Der Empfindungsleib ist extrem feinstofflich, Steiner verglich ihn mit der Dichte von Luft, wir können auch sagen feiner Gase. Er hat wesentlichen Anteil an der Immunität, speziell der spezifischen Abwehr durch feinste Stoffe, die auch Antikörper genannt werden. Er äußert sich seinem Namen entsprechend in der Welt unserer Empfindungen, die wir auch als Instinkte, Triebe, Begierden, Lust und Unlust, Schmerz, Hunger und Durst bezeichnen, und übergeordnet durch unsere leibliche Gestimmtheit.

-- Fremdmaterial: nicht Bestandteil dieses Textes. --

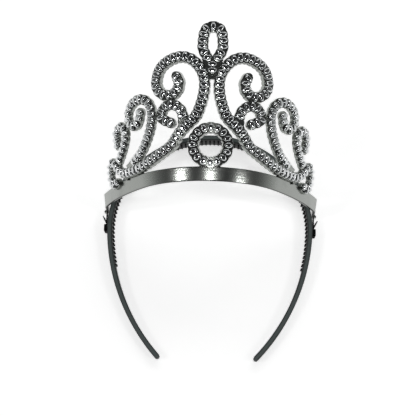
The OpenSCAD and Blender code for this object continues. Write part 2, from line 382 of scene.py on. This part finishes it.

Es ist hier nicht beabsichtigt, eine ausführliche und differenzierte Darstellung des Leibes zu geben, das ist andernorts geschehen und dort nachlesbar.16 Wir brauchen aber die Grundbegriffe, um die Entwicklungsschritte und Metamorphosen der ersten 21 Jahre nachvollziehbar beschreiben zu können. Denn auf ihnen bauen die späteren auf, die schließlich zu der Epoche des Lebenslaufs führen, die wir Alter nennen.